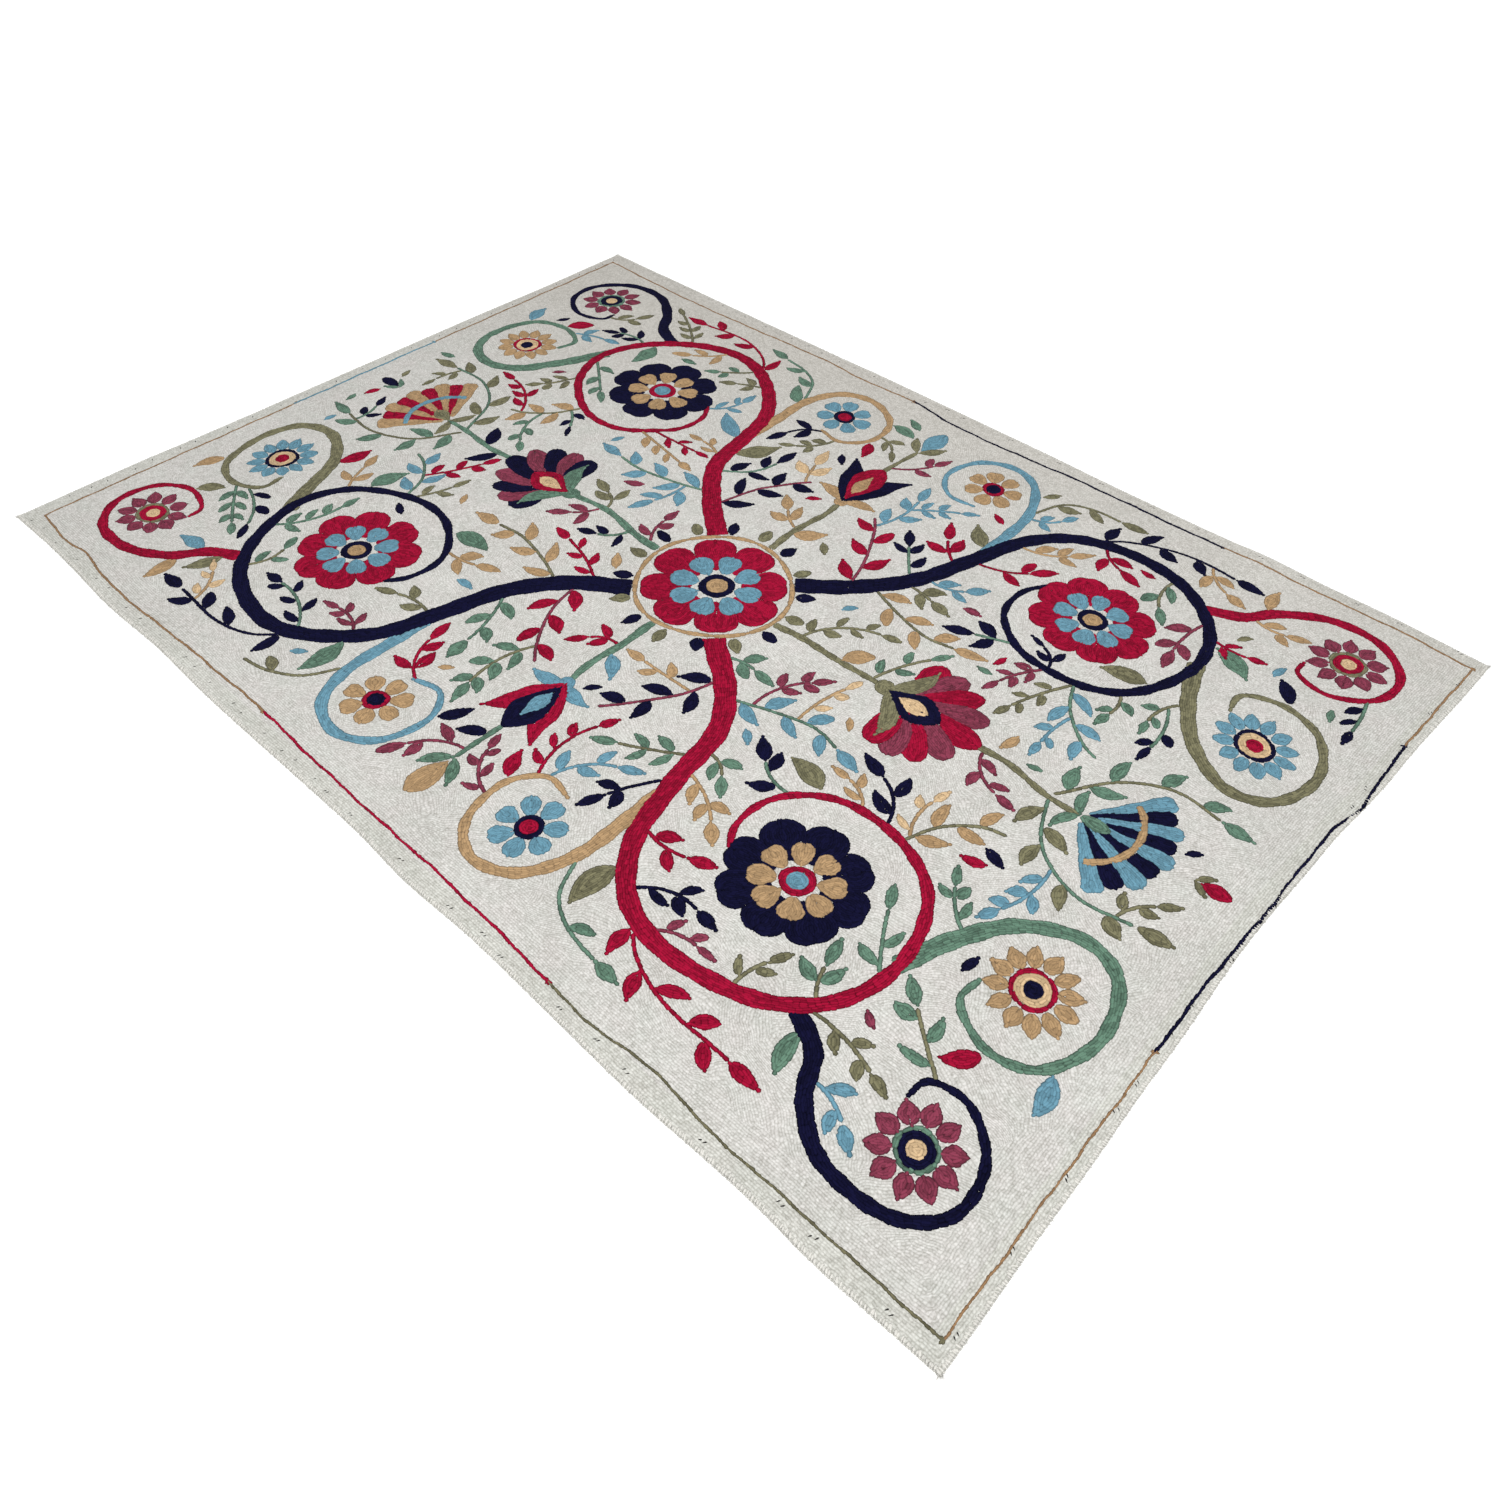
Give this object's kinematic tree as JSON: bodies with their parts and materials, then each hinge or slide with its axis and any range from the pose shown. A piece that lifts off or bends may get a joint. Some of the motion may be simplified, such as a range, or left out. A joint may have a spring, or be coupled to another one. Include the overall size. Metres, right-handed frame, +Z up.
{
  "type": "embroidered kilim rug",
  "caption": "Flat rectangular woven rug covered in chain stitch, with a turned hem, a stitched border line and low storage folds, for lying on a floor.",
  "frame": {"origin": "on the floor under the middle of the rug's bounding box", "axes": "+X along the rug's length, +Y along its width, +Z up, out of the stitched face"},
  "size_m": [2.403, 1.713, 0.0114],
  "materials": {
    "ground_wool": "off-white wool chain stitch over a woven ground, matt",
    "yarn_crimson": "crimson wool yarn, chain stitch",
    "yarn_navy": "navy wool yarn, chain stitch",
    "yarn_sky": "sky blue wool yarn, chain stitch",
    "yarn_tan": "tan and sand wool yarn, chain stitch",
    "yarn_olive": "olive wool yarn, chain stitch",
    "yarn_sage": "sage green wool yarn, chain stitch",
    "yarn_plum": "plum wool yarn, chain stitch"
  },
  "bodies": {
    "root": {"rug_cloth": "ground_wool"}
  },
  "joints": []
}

• **What is needed**: Write out all the lines again, exactly as they are.

• **The result**:
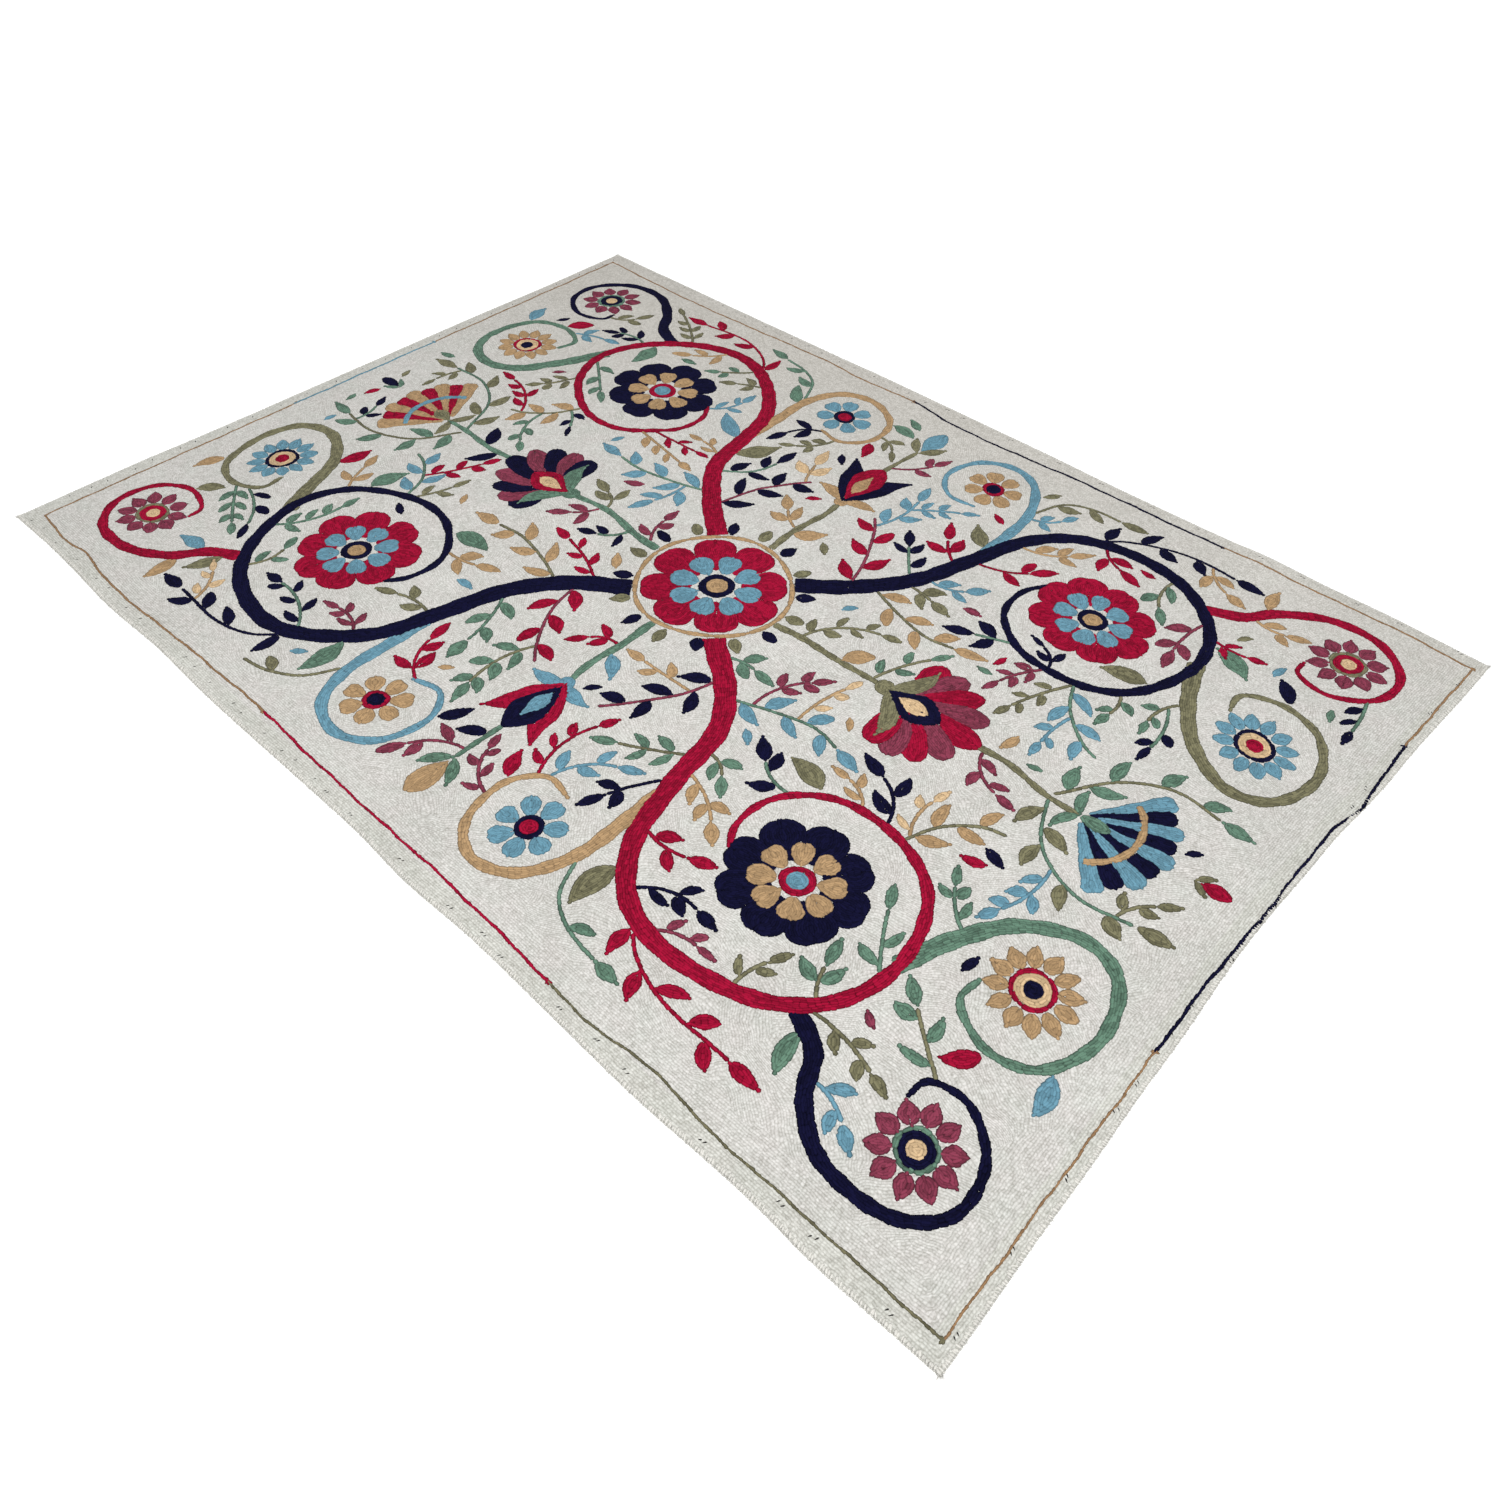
Give this object's kinematic tree as JSON: bodies with their parts and materials, then each hinge or slide with its axis and any range from the pose shown. A piece that lifts off or bends may get a joint. Some of the motion may be simplified, such as a range, or left out. A joint may have a spring, or be coupled to another one. Include the overall size. Metres, right-handed frame, +Z up.
{
  "type": "embroidered kilim rug",
  "caption": "Flat rectangular woven rug covered in chain stitch, with a turned hem, a stitched border line and low storage folds, for lying on a floor.",
  "frame": {"origin": "on the floor under the middle of the rug's bounding box", "axes": "+X along the rug's length, +Y along its width, +Z up, out of the stitched face"},
  "size_m": [2.403, 1.713, 0.0114],
  "materials": {
    "ground_wool": "off-white wool chain stitch over a woven ground, matt",
    "yarn_crimson": "crimson wool yarn, chain stitch",
    "yarn_navy": "navy wool yarn, chain stitch",
    "yarn_sky": "sky blue wool yarn, chain stitch",
    "yarn_tan": "tan and sand wool yarn, chain stitch",
    "yarn_olive": "olive wool yarn, chain stitch",
    "yarn_sage": "sage green wool yarn, chain stitch",
    "yarn_plum": "plum wool yarn, chain stitch"
  },
  "bodies": {
    "root": {"rug_cloth": "ground_wool"}
  },
  "joints": []
}